Once you’ve been to the cross, everything changes. Stumbling blocks and foolishness turn into power and wisdom. The Cross changes everything. If something’s pursuing us, then perhaps the event that will change everything is the Cross. If nothing is changing, maybe we haven’t been to the Cross. We cannot carry the same world-changing cross Jesus took up the hill, but we can carry a cross capable of changing our world. It’s smaller, it fits us, and it waits for us each day.
This week’s meditation isn’t morbid or self-loathing. It merely asks whether we have given our lives to the Lord only once or whether we make the same choice each new morning. It looks to imitate the Lord himself with the same hope of reward. Am I willing to die each day, again and again? If so, the resurrection kind of life can become a daily fact of life.

Why Don't North American Christians Raise the Dead?

Jessica lives among the poorest of the poor just north of Lima, Peru. As a very young child she fell ill, languished for a few days, and died. In her neighborhood there were no telephones--no electricity, no running water. Her mother gathered the women in the neighborhood and began to pray. She sent others to find her husband, and still others to find the elders of the church, who showed up within a couple of hours and joined in prayer. After hours more of prayer, Jessica came back to life.
I met Jessica when she was about eight years old. Her mother told me how Jesus had raised her daughter from the dead. I suggested that perhaps her daughter had been very sick, but not dead. With typical North American smugness, I reasoned with the woman that God most certainly had healed the girl, but remained skeptical of outright resurrection. The woman became incensed and told me she knew very well that her daughter had died, and that Jesus brought her back. Mom was pretty angry with me.
Now, every semester I tell my students of the day I met a little girl raised from the dead. Then I watch them process the story--as I did when I first met Jessica. Then we talk about why North American Christians don’t raise the dead.
  • North American Christians don’t raise the dead because we don’t ask. Death has the final word in our society: call the doctor, call the coroner, call the funeral home. Let them make the pronouncement and carry the dead away. Affluent societies are insulated from the dead. The dead are whisked away, cleaned, dressed and embalmed by professionals while we weep and mourn at home. It doesn’t occur to us to stay by their side and ask God to intervene. When a woman named Tabitha died in Joppa, the believers asked Peter to come help. (Acts 9) They didn’t accept death as the final word.
  • North American Christians don’t raise the dead because we don’t see death as an enemy. We attribute every death with God’s sovereign plan, and comfort ourselves with superstitions like “everything happens for a reason.” Yet the Apostle Paul makes it clear that death is indeed the enemy of humankind, “For he must reign until he has put all his enemies under his feet. The last enemy to be destroyed is death.” (1 Corinthians 15: 25-26) Death is real, and inevitable, but we have forgotten it is also our foe.
  • North American Christians don’t raise the dead because because we have not learned from Jesus. Jesus taught by his actions as well as his words. Bill Johnson, pastor of Bethel Church in Redding, CA, reminds us that Jesus ruined every funeral he attended. True, his actions spoke of his own coming resurrection, but perhaps there was something else to learn from his example. Perhaps Jesus raised the dead because not everyone dies in God’s perfect timing. A quick study of those raised from the dead in the gospels and Acts reveal that Jesus and his disciples intervened in the deaths of those who were young, or who died accidentally.
  • North American Christians don’t raise the dead because we have pushed all resurrections into a single event at the end of time. It is a day to be desired: the grave will give up its dead, we will meet him in the clouds. But our faith is about more than the End Times. An illustration: when a local college-aged girl died of a mysterious illness a few years ago we sent a team to pray over her body. One local minister snorted--why would anyone want to bring her back from the dead? She’s happier with Jesus, isn’t she?” The minister could think of no compelling reason for resurrection apart from the Last Day.
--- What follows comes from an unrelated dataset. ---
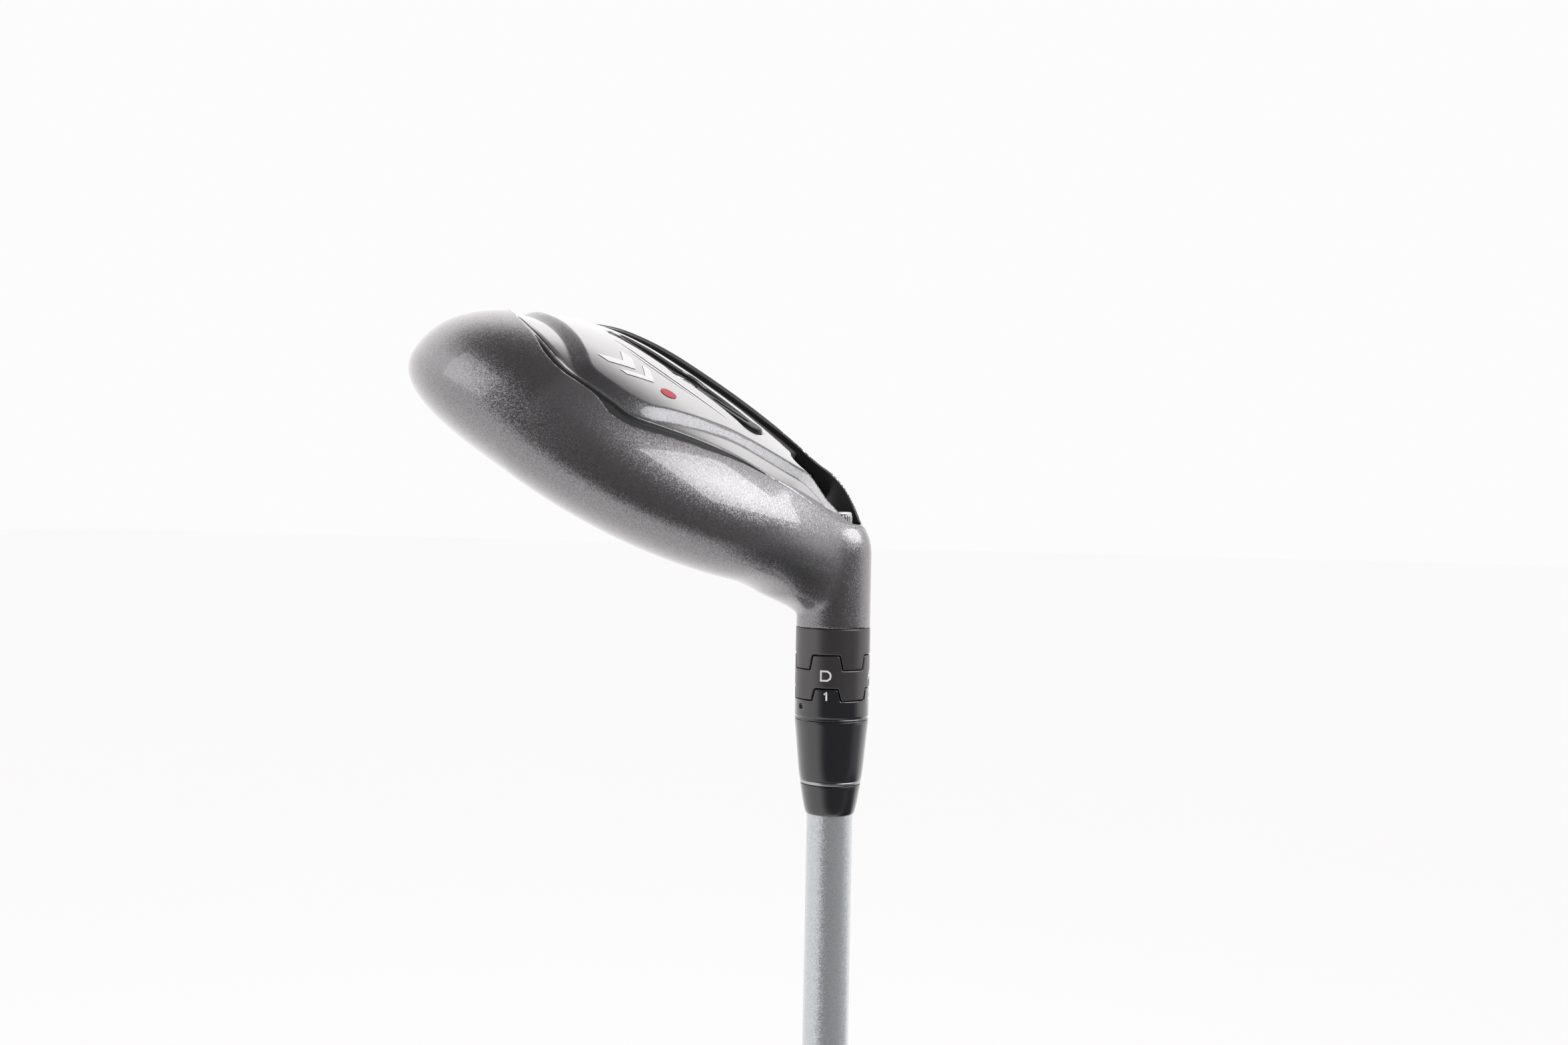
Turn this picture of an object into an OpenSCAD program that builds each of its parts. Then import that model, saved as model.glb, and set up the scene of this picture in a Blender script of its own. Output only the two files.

Jesus himself gave these instructions to his disciples: “As you go, preach this message: ‘The kingdom of heaven is near.’ Heal the sick, raise the dead, cleanse those who have leprosy, drive out demons. Freely you have received, freely give.” (Matthew 10: 7-8) The scripture presents the example of Jesus, Peter, and Paul, all involved in resurrection ministry. It’s true that we will all taste death eventually, but it’s not true that all death is for us to taste. The Kingdom of God message should be met with Kingdom of God demonstration. Forgiveness, justice, mercy, community, healing, and yes, resurrections are all signs of the in-breaking of God’s Kingdom.
Four bullet points aren’t enough to change anyone’s mind. But they should be enough to open the discussion: why don’t North American Christians raise the dead? Believers in Asia, Africa, and South America do. We cannot dismiss their experiences. In many respects believers on those continents are more familiar with death than we are. And more familiar with resurrection.
This is no academic exercise. This discussion is important to individual followers of Jesus. We need to embrace all possibilities of life in Christ, especially, perhaps, the ones that blow our minds.
What do you think? Should we raise the dead? Can we raise the dead? Why are North American and Europeans Christians the exception?